> _REQUIRED TASK_: Give only a count of the lines that include the string "True".

※

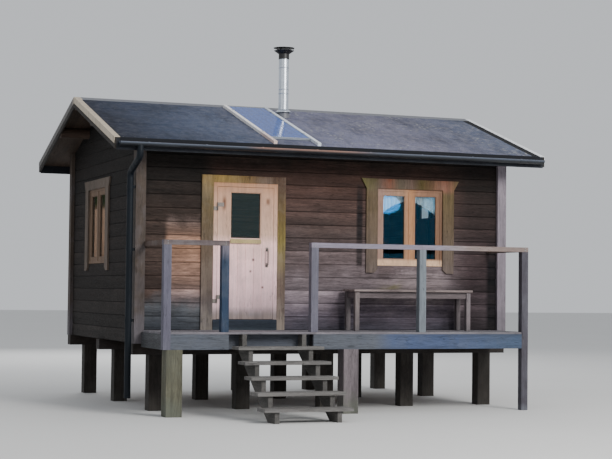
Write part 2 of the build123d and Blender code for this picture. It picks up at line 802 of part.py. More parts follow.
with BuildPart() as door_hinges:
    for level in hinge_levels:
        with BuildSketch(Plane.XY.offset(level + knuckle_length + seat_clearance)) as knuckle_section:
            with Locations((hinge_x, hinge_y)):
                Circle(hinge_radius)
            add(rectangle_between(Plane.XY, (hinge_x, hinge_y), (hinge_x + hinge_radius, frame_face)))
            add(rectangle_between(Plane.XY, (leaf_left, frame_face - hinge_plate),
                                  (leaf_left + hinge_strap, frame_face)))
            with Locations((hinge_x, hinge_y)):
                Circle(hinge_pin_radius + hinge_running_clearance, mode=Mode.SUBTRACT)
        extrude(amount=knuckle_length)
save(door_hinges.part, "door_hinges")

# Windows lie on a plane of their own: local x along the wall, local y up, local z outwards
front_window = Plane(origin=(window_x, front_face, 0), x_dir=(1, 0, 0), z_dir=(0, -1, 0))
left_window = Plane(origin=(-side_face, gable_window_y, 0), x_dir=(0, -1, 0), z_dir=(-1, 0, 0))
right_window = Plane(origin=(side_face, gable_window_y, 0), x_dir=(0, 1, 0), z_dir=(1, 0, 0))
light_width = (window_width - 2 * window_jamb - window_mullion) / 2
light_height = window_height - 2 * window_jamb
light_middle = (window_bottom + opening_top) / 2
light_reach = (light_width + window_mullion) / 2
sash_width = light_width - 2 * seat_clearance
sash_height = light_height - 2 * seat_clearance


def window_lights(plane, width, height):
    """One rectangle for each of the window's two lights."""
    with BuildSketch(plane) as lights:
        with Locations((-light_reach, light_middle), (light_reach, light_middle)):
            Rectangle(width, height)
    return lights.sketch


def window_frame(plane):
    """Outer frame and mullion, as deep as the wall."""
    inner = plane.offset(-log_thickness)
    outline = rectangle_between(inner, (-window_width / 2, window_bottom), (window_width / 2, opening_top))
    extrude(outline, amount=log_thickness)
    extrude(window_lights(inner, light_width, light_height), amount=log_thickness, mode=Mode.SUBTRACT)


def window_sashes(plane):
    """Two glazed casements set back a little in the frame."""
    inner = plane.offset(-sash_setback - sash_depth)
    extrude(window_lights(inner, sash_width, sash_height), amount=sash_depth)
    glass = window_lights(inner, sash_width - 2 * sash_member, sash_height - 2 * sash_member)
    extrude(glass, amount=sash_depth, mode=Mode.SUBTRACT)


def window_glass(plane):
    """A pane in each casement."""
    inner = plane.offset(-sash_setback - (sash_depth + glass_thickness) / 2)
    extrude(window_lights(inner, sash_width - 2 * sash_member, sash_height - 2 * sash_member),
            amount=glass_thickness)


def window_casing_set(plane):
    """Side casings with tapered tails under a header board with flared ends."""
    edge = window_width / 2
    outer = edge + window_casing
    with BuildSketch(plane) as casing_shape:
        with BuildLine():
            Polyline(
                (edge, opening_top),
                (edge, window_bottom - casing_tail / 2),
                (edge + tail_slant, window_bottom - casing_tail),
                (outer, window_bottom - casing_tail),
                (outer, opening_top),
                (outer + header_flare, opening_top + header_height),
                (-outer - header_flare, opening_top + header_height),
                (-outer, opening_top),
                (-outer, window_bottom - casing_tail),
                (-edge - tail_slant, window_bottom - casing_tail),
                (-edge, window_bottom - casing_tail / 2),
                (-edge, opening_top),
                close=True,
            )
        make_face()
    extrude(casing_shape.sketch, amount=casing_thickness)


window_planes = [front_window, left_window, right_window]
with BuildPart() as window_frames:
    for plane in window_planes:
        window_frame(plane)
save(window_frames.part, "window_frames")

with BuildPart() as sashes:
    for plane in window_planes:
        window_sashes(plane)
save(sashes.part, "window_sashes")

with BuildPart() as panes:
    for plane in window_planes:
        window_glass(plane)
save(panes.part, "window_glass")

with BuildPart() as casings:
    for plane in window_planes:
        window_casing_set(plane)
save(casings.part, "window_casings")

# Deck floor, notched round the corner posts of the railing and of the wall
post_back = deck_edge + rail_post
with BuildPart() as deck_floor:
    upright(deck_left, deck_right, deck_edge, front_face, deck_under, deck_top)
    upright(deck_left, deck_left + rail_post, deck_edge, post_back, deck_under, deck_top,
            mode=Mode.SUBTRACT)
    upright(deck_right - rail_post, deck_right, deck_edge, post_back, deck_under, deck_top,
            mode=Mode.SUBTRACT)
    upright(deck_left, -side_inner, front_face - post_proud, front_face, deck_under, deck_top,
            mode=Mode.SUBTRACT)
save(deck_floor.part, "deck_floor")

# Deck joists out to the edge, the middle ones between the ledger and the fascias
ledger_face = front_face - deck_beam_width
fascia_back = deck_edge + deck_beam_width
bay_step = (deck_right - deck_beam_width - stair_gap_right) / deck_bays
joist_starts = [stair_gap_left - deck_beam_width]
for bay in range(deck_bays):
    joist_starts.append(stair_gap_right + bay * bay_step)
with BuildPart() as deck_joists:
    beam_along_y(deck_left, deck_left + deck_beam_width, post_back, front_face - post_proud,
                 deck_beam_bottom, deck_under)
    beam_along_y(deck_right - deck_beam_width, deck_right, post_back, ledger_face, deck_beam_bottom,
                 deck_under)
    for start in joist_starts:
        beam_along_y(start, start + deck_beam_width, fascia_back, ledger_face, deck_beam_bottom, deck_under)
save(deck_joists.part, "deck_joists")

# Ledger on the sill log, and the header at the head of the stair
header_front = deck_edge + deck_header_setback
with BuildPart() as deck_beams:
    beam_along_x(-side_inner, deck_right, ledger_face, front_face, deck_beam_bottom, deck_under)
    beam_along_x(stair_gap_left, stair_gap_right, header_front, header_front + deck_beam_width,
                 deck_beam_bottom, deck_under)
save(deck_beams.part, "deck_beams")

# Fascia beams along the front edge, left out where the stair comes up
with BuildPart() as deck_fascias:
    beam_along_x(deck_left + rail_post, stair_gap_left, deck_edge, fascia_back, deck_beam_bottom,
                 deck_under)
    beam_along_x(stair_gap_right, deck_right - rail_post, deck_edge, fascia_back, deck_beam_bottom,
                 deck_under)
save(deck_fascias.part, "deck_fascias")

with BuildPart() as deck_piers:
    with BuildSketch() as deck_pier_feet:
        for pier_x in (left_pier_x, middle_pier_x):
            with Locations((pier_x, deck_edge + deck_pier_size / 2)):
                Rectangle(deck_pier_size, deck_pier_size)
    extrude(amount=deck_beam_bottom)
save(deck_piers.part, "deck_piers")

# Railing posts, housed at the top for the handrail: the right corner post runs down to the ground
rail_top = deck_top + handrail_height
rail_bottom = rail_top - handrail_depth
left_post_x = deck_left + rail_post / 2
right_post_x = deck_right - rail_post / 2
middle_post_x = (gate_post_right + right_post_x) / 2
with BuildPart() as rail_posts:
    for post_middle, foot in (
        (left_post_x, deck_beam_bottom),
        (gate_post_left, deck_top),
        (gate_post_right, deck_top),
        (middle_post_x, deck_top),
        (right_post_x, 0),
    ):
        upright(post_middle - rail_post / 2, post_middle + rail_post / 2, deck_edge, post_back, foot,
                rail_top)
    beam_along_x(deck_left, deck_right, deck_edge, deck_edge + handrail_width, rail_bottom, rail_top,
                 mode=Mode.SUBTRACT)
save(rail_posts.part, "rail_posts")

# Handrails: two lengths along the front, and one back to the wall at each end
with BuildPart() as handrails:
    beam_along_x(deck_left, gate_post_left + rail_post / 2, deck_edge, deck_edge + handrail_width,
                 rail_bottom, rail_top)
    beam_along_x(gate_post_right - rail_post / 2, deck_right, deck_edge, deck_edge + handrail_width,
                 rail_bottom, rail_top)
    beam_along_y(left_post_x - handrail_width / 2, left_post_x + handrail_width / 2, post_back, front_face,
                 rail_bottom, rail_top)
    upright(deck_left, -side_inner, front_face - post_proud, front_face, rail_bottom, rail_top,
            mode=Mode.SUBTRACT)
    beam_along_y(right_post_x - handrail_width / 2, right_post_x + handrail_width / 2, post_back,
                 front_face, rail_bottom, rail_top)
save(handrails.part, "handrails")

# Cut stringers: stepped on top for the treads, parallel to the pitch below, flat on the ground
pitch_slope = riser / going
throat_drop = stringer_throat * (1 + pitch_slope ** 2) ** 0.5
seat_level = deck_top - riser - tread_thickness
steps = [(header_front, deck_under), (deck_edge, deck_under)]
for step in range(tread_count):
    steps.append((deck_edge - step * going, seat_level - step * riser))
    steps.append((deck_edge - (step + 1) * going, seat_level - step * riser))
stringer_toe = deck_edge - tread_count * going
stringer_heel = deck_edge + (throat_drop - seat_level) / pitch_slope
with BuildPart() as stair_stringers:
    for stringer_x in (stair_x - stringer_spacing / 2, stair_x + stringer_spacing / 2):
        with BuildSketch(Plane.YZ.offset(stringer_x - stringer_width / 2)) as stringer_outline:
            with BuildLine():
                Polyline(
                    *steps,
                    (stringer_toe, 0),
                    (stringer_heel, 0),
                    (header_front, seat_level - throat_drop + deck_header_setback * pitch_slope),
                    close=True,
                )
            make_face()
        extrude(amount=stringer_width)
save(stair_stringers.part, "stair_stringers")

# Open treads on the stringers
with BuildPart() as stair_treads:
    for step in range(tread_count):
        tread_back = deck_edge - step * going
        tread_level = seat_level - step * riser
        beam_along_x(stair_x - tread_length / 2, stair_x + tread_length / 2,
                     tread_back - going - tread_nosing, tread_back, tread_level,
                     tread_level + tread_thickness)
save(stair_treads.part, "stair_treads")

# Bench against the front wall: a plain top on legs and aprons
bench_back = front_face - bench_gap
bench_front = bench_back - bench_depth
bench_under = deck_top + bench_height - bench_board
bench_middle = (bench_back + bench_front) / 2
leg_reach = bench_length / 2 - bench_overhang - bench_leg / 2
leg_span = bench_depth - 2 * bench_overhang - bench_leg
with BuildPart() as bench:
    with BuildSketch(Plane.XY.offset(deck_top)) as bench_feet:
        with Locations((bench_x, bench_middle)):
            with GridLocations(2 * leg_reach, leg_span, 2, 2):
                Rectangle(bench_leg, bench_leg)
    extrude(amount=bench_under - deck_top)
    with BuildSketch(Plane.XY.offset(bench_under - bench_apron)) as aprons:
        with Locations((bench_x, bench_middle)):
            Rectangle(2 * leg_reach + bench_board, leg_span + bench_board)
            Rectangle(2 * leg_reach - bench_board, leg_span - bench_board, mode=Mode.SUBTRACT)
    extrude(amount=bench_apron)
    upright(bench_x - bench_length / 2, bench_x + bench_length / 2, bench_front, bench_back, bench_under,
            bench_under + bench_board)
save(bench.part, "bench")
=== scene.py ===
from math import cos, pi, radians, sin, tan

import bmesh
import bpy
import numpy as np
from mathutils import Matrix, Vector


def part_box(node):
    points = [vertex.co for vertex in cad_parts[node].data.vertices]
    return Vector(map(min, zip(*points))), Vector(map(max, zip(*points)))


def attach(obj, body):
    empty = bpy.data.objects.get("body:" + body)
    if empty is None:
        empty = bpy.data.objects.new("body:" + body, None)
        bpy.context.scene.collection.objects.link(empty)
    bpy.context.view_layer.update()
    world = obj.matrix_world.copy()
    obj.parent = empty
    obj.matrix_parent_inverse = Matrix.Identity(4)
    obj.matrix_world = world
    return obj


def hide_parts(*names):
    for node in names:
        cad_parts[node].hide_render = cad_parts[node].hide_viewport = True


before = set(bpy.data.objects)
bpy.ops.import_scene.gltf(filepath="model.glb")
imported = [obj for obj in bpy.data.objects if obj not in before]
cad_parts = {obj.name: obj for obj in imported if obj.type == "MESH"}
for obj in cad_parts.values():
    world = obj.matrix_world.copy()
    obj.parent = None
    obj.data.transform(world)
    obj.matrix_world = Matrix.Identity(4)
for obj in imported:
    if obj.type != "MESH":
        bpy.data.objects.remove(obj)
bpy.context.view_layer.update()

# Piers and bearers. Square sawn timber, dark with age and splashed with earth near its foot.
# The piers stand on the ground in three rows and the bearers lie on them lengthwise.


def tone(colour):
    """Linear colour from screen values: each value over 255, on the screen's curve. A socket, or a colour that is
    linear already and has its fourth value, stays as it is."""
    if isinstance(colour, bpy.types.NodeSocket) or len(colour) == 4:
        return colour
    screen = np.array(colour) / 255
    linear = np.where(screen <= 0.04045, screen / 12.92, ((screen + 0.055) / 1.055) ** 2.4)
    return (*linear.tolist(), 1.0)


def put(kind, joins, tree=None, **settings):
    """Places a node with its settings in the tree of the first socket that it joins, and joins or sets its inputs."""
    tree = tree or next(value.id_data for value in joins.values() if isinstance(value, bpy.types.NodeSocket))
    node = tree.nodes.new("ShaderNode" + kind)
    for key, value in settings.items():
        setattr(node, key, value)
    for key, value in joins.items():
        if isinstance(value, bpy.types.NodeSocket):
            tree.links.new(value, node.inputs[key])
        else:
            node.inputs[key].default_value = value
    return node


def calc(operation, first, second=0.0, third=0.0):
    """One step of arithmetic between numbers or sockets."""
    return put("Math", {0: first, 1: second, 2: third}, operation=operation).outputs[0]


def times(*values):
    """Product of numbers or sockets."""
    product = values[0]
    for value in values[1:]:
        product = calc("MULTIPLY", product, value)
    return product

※

> _WRITTEN RESPONSE_: 3